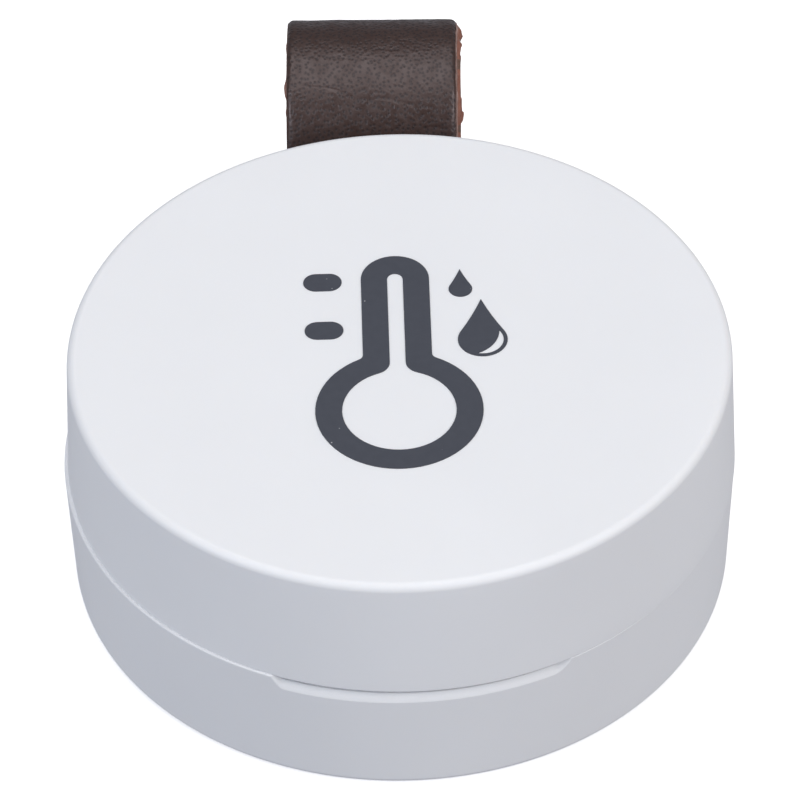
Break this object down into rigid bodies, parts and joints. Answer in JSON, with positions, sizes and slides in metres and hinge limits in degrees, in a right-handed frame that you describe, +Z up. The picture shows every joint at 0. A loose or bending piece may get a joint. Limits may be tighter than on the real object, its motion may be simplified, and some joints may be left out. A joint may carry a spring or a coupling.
{
  "type": "temperature humidity sensor",
  "caption": "Round battery room sensor for temperature and humidity, with a lift-off cover, a coin cell and a leather hanging loop.",
  "frame": {"origin": "centre of the flat underside of the base shell, which stands on a surface", "axes": "+Z up through the cover, +Y towards the hanging loop at the back, +X to the right seen from the pry notch"},
  "size_m": [0.037, 0.0491, 0.0156],
  "materials": {
    "white_abs": "fine moulded satin texture",
    "print_ink": "pad-printed ink",
    "leather": "grained hide, raw cut edges",
    "stainless_steel": "ground pin",
    "circuit_board": "solder mask over glass laminate",
    "zinc_steel": "zinc plated",
    "black_nylon": "moulded nylon",
    "nickel_strip": "nickel-plated spring strip",
    "cell_steel": "nickel-plated pressed steel",
    "gasket": "moulded seal",
    "foam": "closed-cell foam",
    "chip_epoxy": "moulded epoxy",
    "sensor_body": "moulded epoxy",
    "crystal_can": "plated lid",
    "antenna_ceramic": "fired ceramic",
    "coil_ferrite": "sintered ferrite",
    "capacitor": "fired ceramic with tinned ends",
    "resistor": "glazed ceramic with tinned ends",
    "led_body": "clear resin on a white base",
    "switch_plastic": "moulded nylon",
    "switch_steel": "tinned steel",
    "plunger_plastic": "moulded nylon"
  },
  "bodies": {
    "base": {"base_shell": "white_abs", "strap_pin": "stainless_steel", "main_board": "circuit_board", "board_screws": "zinc_steel", "cell_holder": "black_nylon", "positive_contact": "nickel_strip", "negative_contact": "nickel_strip", "humidity_sensor": "sensor_body", "radio_chip": "chip_epoxy", "main_crystal": "crystal_can", "clock_crystal": "crystal_can", "chip_antenna": "antenna_ceramic", "power_coils": "coil_ferrite", "large_capacitors": "capacitor", "small_capacitors": "capacitor", "resistors": "resistor", "status_led": "led_body", "switch_body": "switch_plastic", "switch_frame": "switch_steel", "switch_dome": "switch_steel"},
    "cover": {"top_cover": "white_abs", "pictogram_print": "print_ink", "cell_pad": "foam"},
    "strap": {"leather_strap": "leather"},
    "cell": {"cell_can": "cell_steel", "cell_gasket": "gasket", "cell_cap": "cell_steel"},
    "plunger": {"switch_plunger": "plunger_plastic"}
  },
  "joints": [
    {"name": "cover_lift", "type": "slide", "parent": "base", "child": "cover", "axis": [0, 0, 1], "range_m": [0, 0.02]},
    {"name": "cell_lift", "type": "slide", "parent": "base", "child": "cell", "axis": [0, 0, 1], "range_m": [0, 0.01]},
    {"name": "strap_swing", "type": "hinge", "parent": "base", "child": "strap", "pos_m": [0, 0.0149, 0.0065], "axis": [1, 0, 0], "range_deg": [-18, 3]},
    {"name": "button_press", "type": "slide", "parent": "base", "child": "plunger", "axis": [0, 0, -1], "range_m": [0, 0.00025], "stiffness_N_per_m": 4000, "springref_m": -0.00012}
  ],
  "couplings": [
    {"joint": "cell_lift", "follows": "cover_lift", "ratio": 0.5}
  ]
}
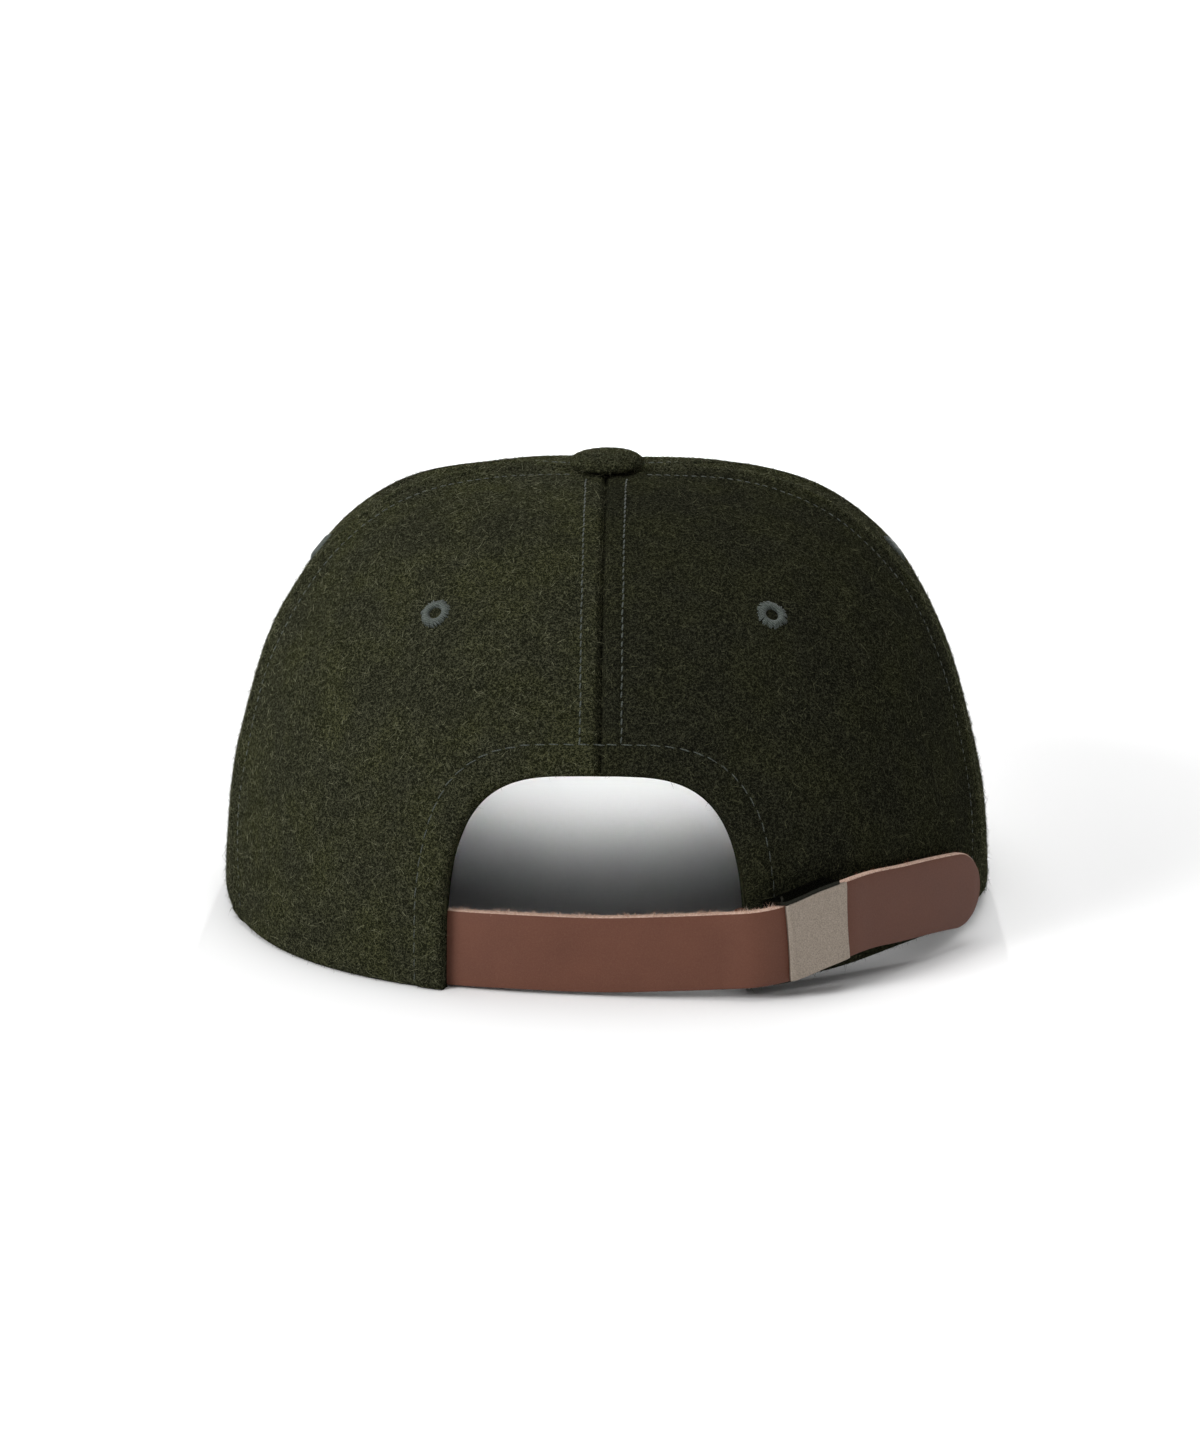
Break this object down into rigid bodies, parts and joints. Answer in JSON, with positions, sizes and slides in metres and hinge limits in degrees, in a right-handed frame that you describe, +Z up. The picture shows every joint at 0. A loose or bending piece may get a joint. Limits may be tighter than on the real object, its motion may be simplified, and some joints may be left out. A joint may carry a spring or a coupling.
{
  "type": "five-panel cap",
  "caption": "Felted wool cap with a covered button, curved brim, arched back opening and a leather strap closed by a metal buckle.",
  "frame": {"origin": "on the floor under the middle of the cap's outline", "axes": "+Y towards the brim's front edge, +Z up, +X to the wearer's right, on the buckle's side"},
  "size_m": [0.182, 0.2676, 0.1063],
  "materials": {
    "wool": "olive-green felted wool with short loose hairs",
    "band_cloth": "plain twill tape, dark green",
    "thread": "grey-green embroidery thread",
    "leather": "smooth brown leather with a raw pale edge",
    "nickel": "matt antique nickel with fine speckles"
  },
  "bodies": {
    "root": {"front_panel": "wool", "side_panel_left": "wool", "side_panel_right": "wool", "back_panel_left": "wool", "back_panel_right": "wool", "top_button": "wool", "brim": "wool", "sweatband": "band_cloth", "eyelet_back_left": "thread", "eyelet_back_right": "thread", "eyelet_side_left": "thread", "eyelet_side_right": "thread", "strap": "leather", "strap_keeper": "leather", "buckle_frame": "nickel", "buckle_plate": "nickel"}
  },
  "joints": []
}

* * *

### Exercise requirements
Return what is listed above, exactly and completely.

### Solution
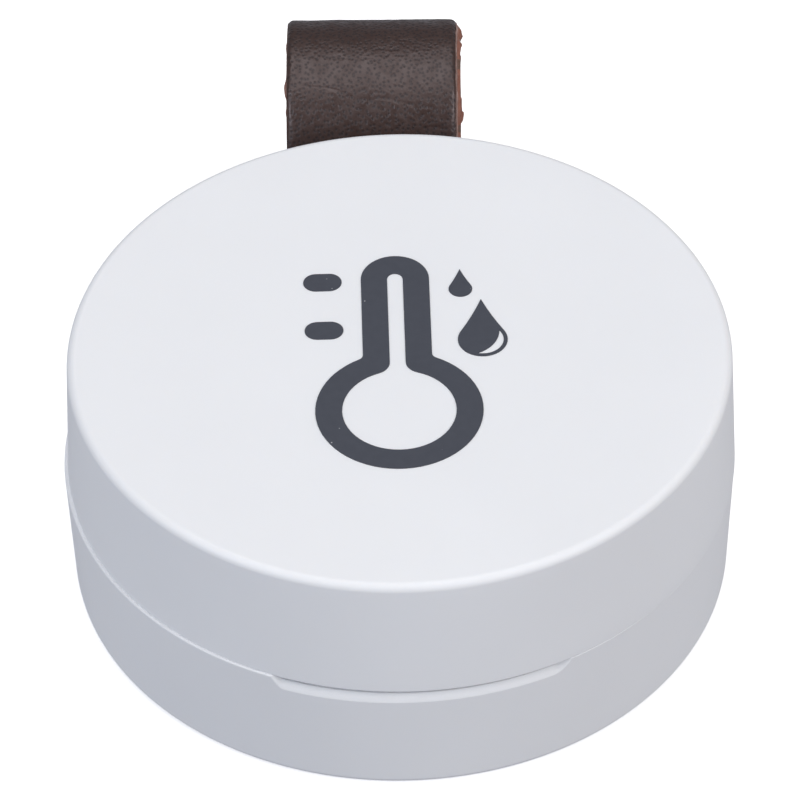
Break this object down into rigid bodies, parts and joints. Answer in JSON, with positions, sizes and slides in metres and hinge limits in degrees, in a right-handed frame that you describe, +Z up. The picture shows every joint at 0. A loose or bending piece may get a joint. Limits may be tighter than on the real object, its motion may be simplified, and some joints may be left out. A joint may carry a spring or a coupling.
{
  "type": "temperature humidity sensor",
  "caption": "Round battery room sensor for temperature and humidity, with a lift-off cover, a coin cell and a leather hanging loop.",
  "frame": {"origin": "centre of the flat underside of the base shell, which stands on a surface", "axes": "+Z up through the cover, +Y towards the hanging loop at the back, +X to the right seen from the pry notch"},
  "size_m": [0.037, 0.0491, 0.0156],
  "materials": {
    "white_abs": "fine moulded satin texture",
    "print_ink": "pad-printed ink",
    "leather": "grained hide, raw cut edges",
    "stainless_steel": "ground pin",
    "circuit_board": "solder mask over glass laminate",
    "zinc_steel": "zinc plated",
    "black_nylon": "moulded nylon",
    "nickel_strip": "nickel-plated spring strip",
    "cell_steel": "nickel-plated pressed steel",
    "gasket": "moulded seal",
    "foam": "closed-cell foam",
    "chip_epoxy": "moulded epoxy",
    "sensor_body": "moulded epoxy",
    "crystal_can": "plated lid",
    "antenna_ceramic": "fired ceramic",
    "coil_ferrite": "sintered ferrite",
    "capacitor": "fired ceramic with tinned ends",
    "resistor": "glazed ceramic with tinned ends",
    "led_body": "clear resin on a white base",
    "switch_plastic": "moulded nylon",
    "switch_steel": "tinned steel",
    "plunger_plastic": "moulded nylon"
  },
  "bodies": {
    "base": {"base_shell": "white_abs", "strap_pin": "stainless_steel", "main_board": "circuit_board", "board_screws": "zinc_steel", "cell_holder": "black_nylon", "positive_contact": "nickel_strip", "negative_contact": "nickel_strip", "humidity_sensor": "sensor_body", "radio_chip": "chip_epoxy", "main_crystal": "crystal_can", "clock_crystal": "crystal_can", "chip_antenna": "antenna_ceramic", "power_coils": "coil_ferrite", "large_capacitors": "capacitor", "small_capacitors": "capacitor", "resistors": "resistor", "status_led": "led_body", "switch_body": "switch_plastic", "switch_frame": "switch_steel", "switch_dome": "switch_steel"},
    "cover": {"top_cover": "white_abs", "pictogram_print": "print_ink", "cell_pad": "foam"},
    "strap": {"leather_strap": "leather"},
    "cell": {"cell_can": "cell_steel", "cell_gasket": "gasket", "cell_cap": "cell_steel"},
    "plunger": {"switch_plunger": "plunger_plastic"}
  },
  "joints": [
    {"name": "cover_lift", "type": "slide", "parent": "base", "child": "cover", "axis": [0, 0, 1], "range_m": [0, 0.02]},
    {"name": "cell_lift", "type": "slide", "parent": "base", "child": "cell", "axis": [0, 0, 1], "range_m": [0, 0.01]},
    {"name": "strap_swing", "type": "hinge", "parent": "base", "child": "strap", "pos_m": [0, 0.0149, 0.0065], "axis": [1, 0, 0], "range_deg": [-18, 3]},
    {"name": "button_press", "type": "slide", "parent": "base", "child": "plunger", "axis": [0, 0, -1], "range_m": [0, 0.00025], "stiffness_N_per_m": 4000, "springref_m": -0.00012}
  ],
  "couplings": [
    {"joint": "cell_lift", "follows": "cover_lift", "ratio": 0.5}
  ]
}
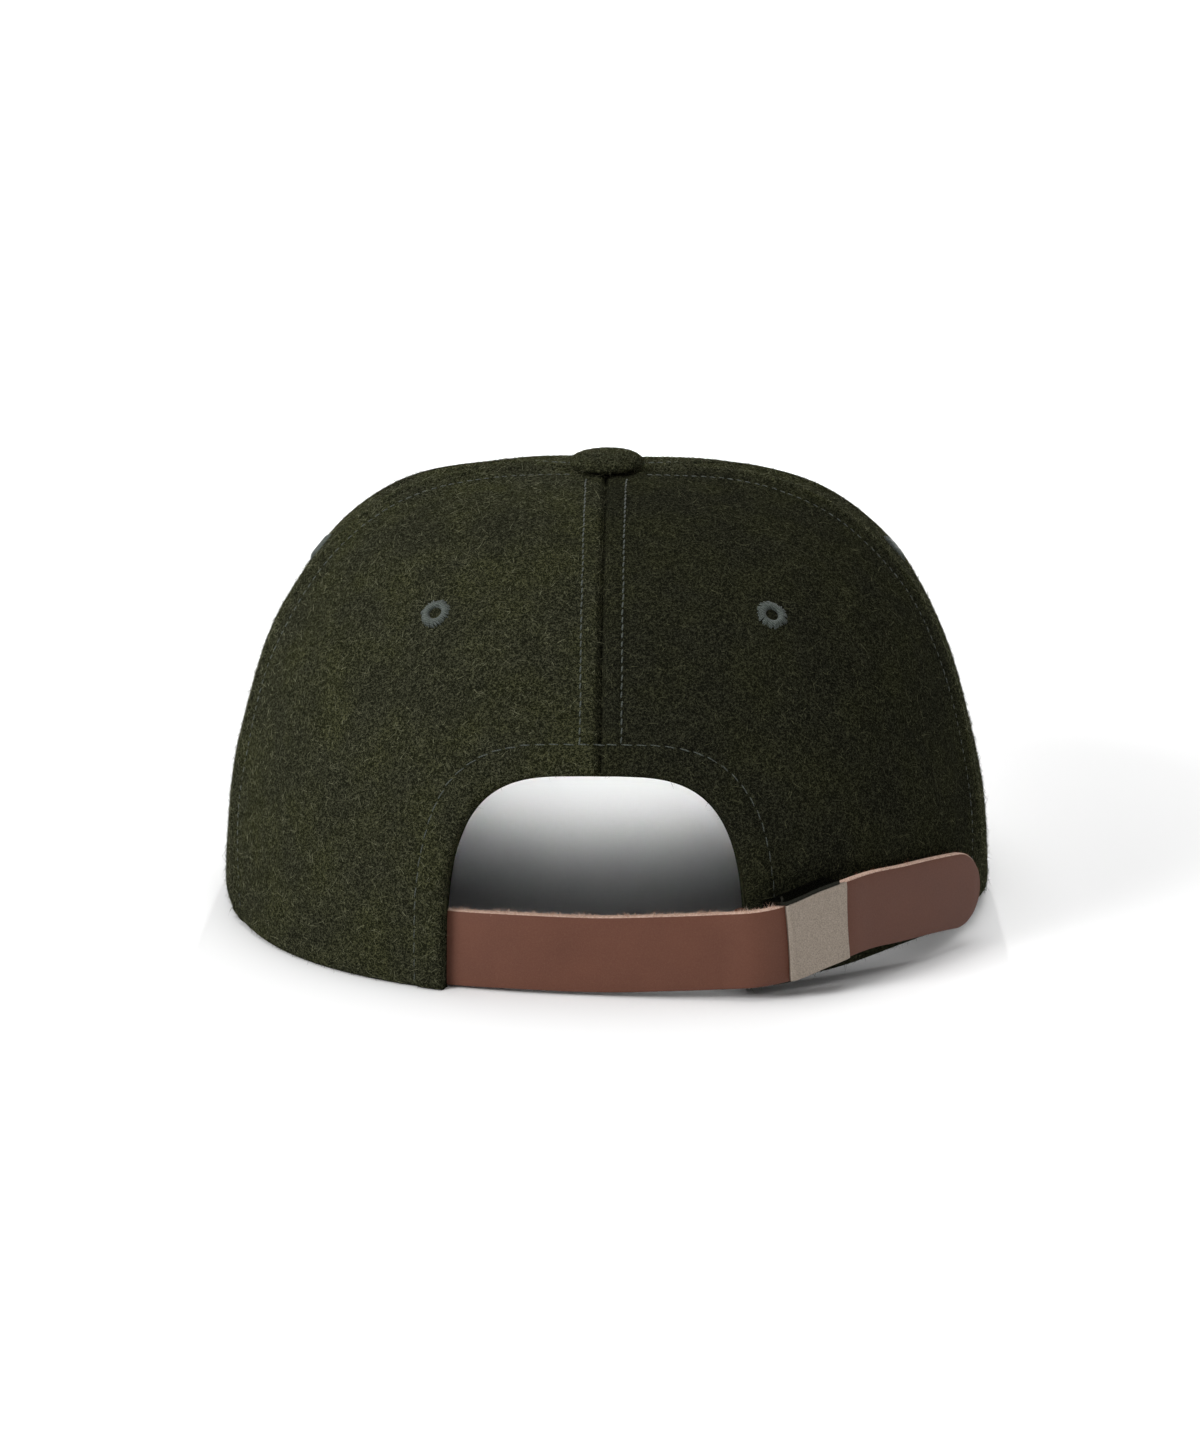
Break this object down into rigid bodies, parts and joints. Answer in JSON, with positions, sizes and slides in metres and hinge limits in degrees, in a right-handed frame that you describe, +Z up. The picture shows every joint at 0. A loose or bending piece may get a joint. Limits may be tighter than on the real object, its motion may be simplified, and some joints may be left out. A joint may carry a spring or a coupling.
{
  "type": "five-panel cap",
  "caption": "Felted wool cap with a covered button, curved brim, arched back opening and a leather strap closed by a metal buckle.",
  "frame": {"origin": "on the floor under the middle of the cap's outline", "axes": "+Y towards the brim's front edge, +Z up, +X to the wearer's right, on the buckle's side"},
  "size_m": [0.182, 0.2676, 0.1063],
  "materials": {
    "wool": "olive-green felted wool with short loose hairs",
    "band_cloth": "plain twill tape, dark green",
    "thread": "grey-green embroidery thread",
    "leather": "smooth brown leather with a raw pale edge",
    "nickel": "matt antique nickel with fine speckles"
  },
  "bodies": {
    "root": {"front_panel": "wool", "side_panel_left": "wool", "side_panel_right": "wool", "back_panel_left": "wool", "back_panel_right": "wool", "top_button": "wool", "brim": "wool", "sweatband": "band_cloth", "eyelet_back_left": "thread", "eyelet_back_right": "thread", "eyelet_side_left": "thread", "eyelet_side_right": "thread", "strap": "leather", "strap_keeper": "leather", "buckle_frame": "nickel", "buckle_plate": "nickel"}
  },
  "joints": []
}